Beginning with the line that contains "# The cropped" and ending with the line that contains "shown = obj.evaluated_get(depsgraph)", reproduce each line exactly; include both and add nothing.
──────────────────────────────
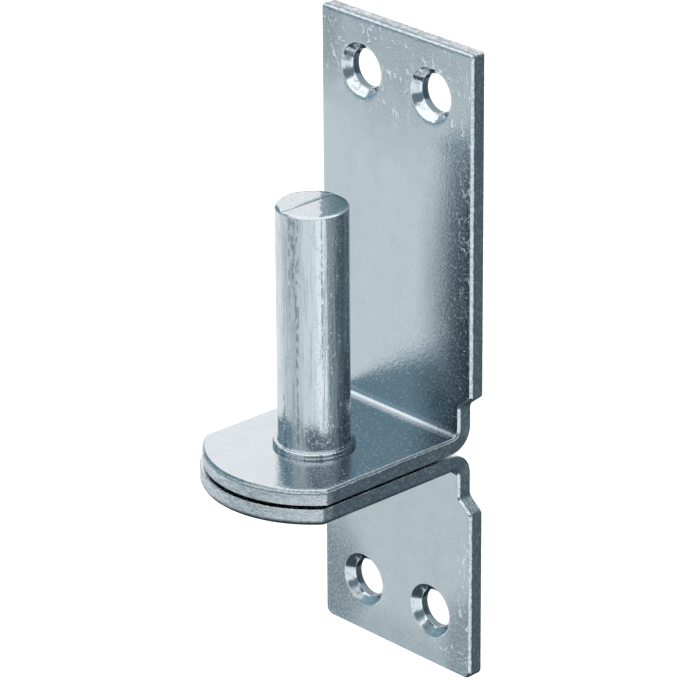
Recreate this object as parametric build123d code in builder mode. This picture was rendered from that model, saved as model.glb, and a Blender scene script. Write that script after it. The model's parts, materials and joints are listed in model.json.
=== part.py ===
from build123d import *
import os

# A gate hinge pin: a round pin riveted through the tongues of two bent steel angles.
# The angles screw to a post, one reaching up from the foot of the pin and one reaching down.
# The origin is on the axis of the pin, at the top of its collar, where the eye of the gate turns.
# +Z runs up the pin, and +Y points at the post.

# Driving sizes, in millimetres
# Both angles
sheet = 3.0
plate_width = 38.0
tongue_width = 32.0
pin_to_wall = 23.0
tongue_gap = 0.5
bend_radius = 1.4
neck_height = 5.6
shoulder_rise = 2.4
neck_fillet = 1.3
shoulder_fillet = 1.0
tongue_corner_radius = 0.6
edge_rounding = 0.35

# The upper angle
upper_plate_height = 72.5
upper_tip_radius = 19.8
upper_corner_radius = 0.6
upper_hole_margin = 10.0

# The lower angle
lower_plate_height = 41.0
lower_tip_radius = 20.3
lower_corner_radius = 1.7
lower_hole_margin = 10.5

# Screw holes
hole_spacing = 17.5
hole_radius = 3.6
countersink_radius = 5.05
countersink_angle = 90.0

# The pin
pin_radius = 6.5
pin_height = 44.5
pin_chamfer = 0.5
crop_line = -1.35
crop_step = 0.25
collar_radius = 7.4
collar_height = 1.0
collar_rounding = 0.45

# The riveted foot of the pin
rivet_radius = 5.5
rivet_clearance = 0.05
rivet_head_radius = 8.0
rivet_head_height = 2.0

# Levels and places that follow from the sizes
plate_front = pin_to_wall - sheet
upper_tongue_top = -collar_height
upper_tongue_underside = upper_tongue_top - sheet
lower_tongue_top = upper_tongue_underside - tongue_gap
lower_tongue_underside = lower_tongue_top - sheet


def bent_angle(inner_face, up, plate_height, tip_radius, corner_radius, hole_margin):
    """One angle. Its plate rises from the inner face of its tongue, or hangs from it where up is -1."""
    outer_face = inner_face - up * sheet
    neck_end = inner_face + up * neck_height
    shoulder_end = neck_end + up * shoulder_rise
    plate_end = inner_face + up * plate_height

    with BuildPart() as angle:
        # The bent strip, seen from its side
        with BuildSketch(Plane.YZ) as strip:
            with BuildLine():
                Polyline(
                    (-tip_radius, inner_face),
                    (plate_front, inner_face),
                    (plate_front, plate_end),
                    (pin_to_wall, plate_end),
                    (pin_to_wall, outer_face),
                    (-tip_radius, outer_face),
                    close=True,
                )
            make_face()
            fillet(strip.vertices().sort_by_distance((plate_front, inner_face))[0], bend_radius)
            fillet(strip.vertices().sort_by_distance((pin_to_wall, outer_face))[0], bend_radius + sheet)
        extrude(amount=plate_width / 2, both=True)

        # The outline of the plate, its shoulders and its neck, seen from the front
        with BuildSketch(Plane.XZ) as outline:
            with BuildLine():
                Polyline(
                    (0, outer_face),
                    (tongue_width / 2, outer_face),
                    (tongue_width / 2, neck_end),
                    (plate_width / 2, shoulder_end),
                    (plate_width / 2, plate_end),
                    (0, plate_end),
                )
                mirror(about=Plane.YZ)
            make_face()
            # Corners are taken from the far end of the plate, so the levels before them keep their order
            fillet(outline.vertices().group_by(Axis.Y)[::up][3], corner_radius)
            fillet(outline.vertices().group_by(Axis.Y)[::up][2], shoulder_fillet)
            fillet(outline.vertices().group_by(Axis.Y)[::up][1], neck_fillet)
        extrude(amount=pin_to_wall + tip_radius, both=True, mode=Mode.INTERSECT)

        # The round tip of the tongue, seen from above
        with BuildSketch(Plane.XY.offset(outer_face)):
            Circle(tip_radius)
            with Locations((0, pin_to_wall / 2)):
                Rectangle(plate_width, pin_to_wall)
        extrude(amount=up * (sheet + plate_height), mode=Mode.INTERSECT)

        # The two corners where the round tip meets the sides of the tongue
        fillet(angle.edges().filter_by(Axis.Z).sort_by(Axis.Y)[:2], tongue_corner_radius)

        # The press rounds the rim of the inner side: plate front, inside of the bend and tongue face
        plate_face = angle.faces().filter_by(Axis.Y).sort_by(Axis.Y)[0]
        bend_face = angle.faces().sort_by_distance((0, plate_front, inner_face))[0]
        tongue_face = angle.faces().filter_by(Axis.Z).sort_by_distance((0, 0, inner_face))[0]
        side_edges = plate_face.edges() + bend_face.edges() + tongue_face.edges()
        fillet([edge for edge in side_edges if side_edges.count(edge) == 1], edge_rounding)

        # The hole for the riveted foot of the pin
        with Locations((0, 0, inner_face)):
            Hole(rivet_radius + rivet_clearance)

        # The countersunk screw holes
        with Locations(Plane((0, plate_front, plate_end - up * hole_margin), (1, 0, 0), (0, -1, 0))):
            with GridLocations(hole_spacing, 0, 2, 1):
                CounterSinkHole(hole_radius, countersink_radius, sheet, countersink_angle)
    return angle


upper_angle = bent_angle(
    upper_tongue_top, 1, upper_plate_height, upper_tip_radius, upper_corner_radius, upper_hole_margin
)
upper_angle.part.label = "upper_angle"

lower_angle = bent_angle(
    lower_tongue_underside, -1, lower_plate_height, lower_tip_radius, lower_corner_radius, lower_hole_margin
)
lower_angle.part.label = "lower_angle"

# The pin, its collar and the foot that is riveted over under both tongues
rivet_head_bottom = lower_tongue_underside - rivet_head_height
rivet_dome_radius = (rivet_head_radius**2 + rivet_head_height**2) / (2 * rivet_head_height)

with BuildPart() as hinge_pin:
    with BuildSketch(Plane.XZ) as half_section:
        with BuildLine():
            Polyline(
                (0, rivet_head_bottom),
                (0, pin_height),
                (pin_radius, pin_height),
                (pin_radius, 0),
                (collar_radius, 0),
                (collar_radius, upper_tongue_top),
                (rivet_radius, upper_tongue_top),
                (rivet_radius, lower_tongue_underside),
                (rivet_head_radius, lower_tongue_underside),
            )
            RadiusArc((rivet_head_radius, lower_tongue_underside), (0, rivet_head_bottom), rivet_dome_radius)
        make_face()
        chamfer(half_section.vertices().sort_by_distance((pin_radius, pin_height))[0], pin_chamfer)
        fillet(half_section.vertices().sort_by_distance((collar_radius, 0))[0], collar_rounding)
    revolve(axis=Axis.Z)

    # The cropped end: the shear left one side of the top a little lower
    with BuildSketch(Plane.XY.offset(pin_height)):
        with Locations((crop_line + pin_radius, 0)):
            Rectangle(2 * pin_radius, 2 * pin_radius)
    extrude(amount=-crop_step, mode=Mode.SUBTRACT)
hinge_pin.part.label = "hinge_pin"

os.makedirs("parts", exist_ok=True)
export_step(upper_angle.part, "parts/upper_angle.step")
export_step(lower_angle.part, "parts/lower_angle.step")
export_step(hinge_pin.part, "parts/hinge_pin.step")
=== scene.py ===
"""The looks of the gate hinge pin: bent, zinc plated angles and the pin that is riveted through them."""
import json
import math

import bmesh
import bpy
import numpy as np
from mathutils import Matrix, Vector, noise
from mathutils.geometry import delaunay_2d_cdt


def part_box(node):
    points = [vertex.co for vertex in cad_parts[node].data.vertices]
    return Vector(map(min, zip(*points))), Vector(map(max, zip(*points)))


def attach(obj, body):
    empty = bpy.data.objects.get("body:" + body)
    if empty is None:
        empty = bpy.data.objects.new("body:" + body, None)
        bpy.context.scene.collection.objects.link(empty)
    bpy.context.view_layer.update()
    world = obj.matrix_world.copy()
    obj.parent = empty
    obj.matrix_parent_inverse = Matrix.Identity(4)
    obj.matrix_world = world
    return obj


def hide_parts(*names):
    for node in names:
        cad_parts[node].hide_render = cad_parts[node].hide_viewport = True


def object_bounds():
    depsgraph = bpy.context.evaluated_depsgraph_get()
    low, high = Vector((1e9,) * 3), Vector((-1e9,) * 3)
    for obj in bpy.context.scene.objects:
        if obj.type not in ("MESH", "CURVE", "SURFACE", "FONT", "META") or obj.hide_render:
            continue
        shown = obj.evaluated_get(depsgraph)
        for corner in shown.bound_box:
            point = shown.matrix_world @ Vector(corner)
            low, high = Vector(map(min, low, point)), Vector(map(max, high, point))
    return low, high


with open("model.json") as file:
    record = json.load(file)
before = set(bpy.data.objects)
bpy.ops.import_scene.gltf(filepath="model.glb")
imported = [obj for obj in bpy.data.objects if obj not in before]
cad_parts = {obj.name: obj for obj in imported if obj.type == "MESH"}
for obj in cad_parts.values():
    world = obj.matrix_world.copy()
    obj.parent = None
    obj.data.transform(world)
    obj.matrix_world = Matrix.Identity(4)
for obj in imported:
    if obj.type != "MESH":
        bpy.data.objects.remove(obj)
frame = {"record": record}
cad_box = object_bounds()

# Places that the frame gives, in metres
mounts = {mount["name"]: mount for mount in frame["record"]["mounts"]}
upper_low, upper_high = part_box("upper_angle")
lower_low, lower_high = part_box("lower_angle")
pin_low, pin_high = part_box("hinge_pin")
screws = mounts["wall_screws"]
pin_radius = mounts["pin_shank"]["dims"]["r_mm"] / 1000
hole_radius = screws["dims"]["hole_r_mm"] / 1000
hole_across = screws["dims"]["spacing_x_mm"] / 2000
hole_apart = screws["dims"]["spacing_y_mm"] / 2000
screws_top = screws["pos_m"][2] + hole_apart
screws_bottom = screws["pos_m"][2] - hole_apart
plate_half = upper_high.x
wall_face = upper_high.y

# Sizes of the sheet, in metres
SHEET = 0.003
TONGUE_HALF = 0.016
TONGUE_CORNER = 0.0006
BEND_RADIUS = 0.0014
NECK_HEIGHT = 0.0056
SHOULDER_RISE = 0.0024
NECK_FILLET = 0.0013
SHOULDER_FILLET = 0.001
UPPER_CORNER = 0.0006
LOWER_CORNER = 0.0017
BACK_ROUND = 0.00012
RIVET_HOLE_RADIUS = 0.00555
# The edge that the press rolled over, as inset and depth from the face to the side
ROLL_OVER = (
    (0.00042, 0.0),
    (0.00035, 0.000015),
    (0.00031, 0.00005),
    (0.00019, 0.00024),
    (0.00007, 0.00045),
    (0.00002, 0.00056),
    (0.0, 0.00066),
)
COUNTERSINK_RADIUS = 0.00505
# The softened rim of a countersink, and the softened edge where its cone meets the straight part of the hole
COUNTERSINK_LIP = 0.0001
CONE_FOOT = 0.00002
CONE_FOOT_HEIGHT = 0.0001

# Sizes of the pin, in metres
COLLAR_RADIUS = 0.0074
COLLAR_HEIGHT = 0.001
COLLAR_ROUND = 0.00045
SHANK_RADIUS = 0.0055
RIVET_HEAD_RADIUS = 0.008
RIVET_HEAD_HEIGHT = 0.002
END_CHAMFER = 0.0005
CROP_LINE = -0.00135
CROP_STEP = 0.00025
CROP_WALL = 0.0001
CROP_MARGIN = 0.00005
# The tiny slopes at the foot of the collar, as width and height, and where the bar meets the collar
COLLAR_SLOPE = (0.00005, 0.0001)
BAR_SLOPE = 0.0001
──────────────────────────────
### [Task answer]
    # The cropped end: the shear left one side of the top a little lower
    with BuildSketch(Plane.XY.offset(pin_height)):
        with Locations((crop_line + pin_radius, 0)):
            Rectangle(2 * pin_radius, 2 * pin_radius)
    extrude(amount=-crop_step, mode=Mode.SUBTRACT)
hinge_pin.part.label = "hinge_pin"

os.makedirs("parts", exist_ok=True)
export_step(upper_angle.part, "parts/upper_angle.step")
export_step(lower_angle.part, "parts/lower_angle.step")
export_step(hinge_pin.part, "parts/hinge_pin.step")
=== scene.py ===
"""The looks of the gate hinge pin: bent, zinc plated angles and the pin that is riveted through them."""
import json
import math

import bmesh
import bpy
import numpy as np
from mathutils import Matrix, Vector, noise
from mathutils.geometry import delaunay_2d_cdt


def part_box(node):
    points = [vertex.co for vertex in cad_parts[node].data.vertices]
    return Vector(map(min, zip(*points))), Vector(map(max, zip(*points)))


def attach(obj, body):
    empty = bpy.data.objects.get("body:" + body)
    if empty is None:
        empty = bpy.data.objects.new("body:" + body, None)
        bpy.context.scene.collection.objects.link(empty)
    bpy.context.view_layer.update()
    world = obj.matrix_world.copy()
    obj.parent = empty
    obj.matrix_parent_inverse = Matrix.Identity(4)
    obj.matrix_world = world
    return obj


def hide_parts(*names):
    for node in names:
        cad_parts[node].hide_render = cad_parts[node].hide_viewport = True


def object_bounds():
    depsgraph = bpy.context.evaluated_depsgraph_get()
    low, high = Vector((1e9,) * 3), Vector((-1e9,) * 3)
    for obj in bpy.context.scene.objects:
        if obj.type not in ("MESH", "CURVE", "SURFACE", "FONT", "META") or obj.hide_render:
            continue
        shown = obj.evaluated_get(depsgraph)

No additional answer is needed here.